Con don Evaldo le prime risultanze investigative rivelano l’esistenza di questo «sistema». La prima evidenza nasce il 16 giugno 2008, in seguito a una richiesta di soldi che Francesco Piscicelli fa ad Anemone. Il quale prende tempo: «Dammi un quarto d'ora che ti richiamo». Quando lo fa, scrive il Ros, «gli fa allusivamente intendere che solo per il giovedì successivo è in grado di consegnargli 10.000 euro». La «fonte» del denaro, spiega Anemone, è «quel ragazzo ... quel prete lì quel giovane missionario». Anche se don Evaldo è classe ’27, i carabinieri annotano: «Il giovane missionario, a cui Diego Anemone fa riferimento, potrebbe essere don Evaldo Biasini a cui, almeno in un’altra occasione (il 21 settembre 2008) lo stesso Anemone chiederà denaro in contante per sue impellenti esigenze».
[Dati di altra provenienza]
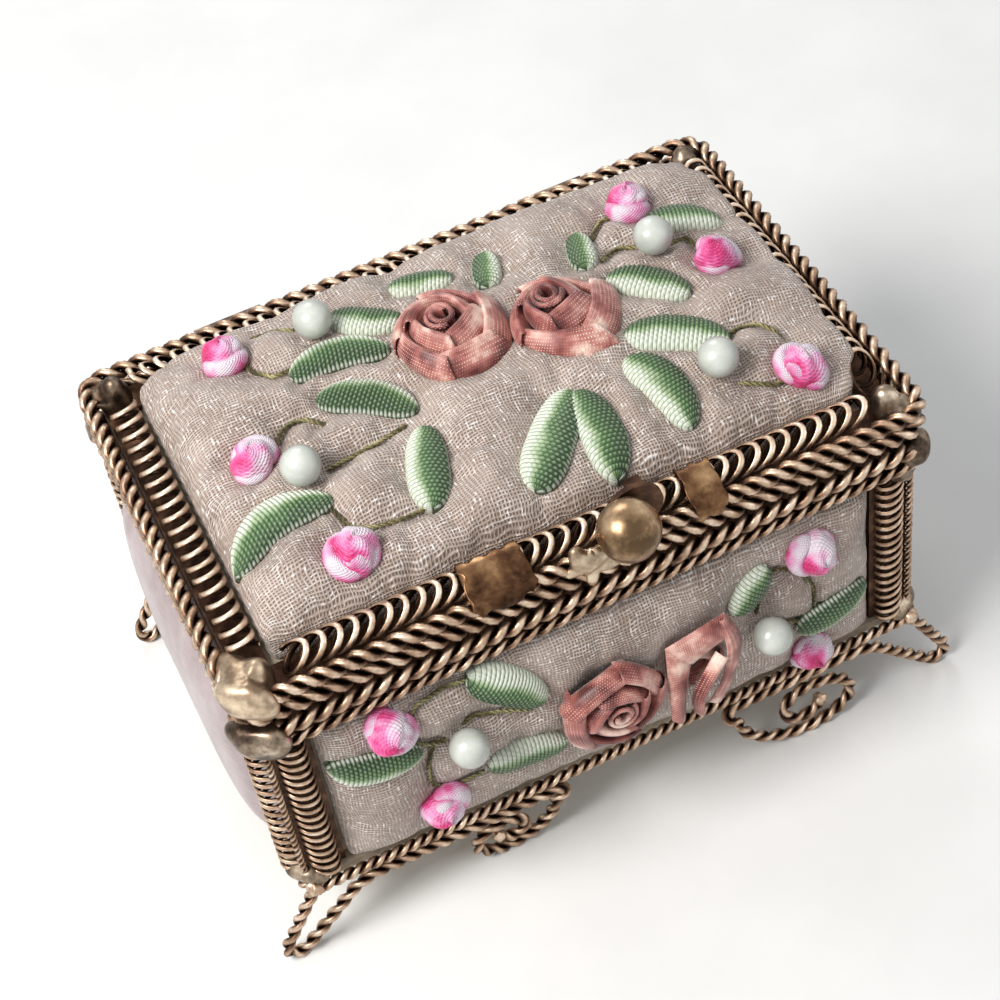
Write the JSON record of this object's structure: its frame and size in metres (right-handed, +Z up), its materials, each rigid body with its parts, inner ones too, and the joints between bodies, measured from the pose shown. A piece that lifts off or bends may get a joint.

Proprio alla vigilia di quella richiesta certa, il 20 settembre, Anemone chiama il sacerdote che non risponde. Ma l’intercettazione capta le chiacchiere in attesa della risposta tra l’imprenditore e la moglie. «Lui te li dà per quale motivo?», chiede la donna. «Gli ho fatto i lavori... poi io c’ho il conto, ci sta il conto là eh... no ma io devo scalare i miei soldi di lavoro». Il primo riscontro alla teoria del «prete-bancomat». La mattina dopo, infatti, don Evaldo risponde. E alla richiesta di soldi di Anemone («senti Don Eva' scusa se ti scoccio (...) ... solo per rotture di coglioni (...) tu come stai messo?», che la procura connette con il successivo appuntamento dell’imprenditore con Bertolaso, don Evaldo si fa trovare pronto, e consegna 50mila euro: «Di soldi? Qui ad Albano ce n’ho 10 soltanto (...) giù a Roma potrei darteli (...) debbo poi portarli in Africa». E il giorno successivo è già operativo: «Ti sto aspettando da stamattina (...) quanto ti serve (...) dimmi tu perché le vado a prendere». Qualche giorno prima, il 9 settembre, da una chiacchiera tra don Evaldo e l’amico Diego arriva la conferma che c’era già stato un «prelievo»: «Senti Diego, se tu sei d’accordo quei 40 non me li ridare, ma io li metto come acconto dei lavori, va bene?». A «Diego» va bene: «Magari! Sei un angelo...», risponde. Poi fa cenno a una macchina che ha «prestato» al prete. Don Evaldo la trova un po’ scomoda. La vorrebbe automatica.

Anemone si offre di cambiargliela, e gli chiede: «Che macchina ti vuoi fare?». Il sacerdote ha una sola raccomandazione: «Non lo so, tipo la Stilo, una cosa di questo genere, una macchina Fiat, non Bmw perché dà troppo all’occhio». Questione di immagine.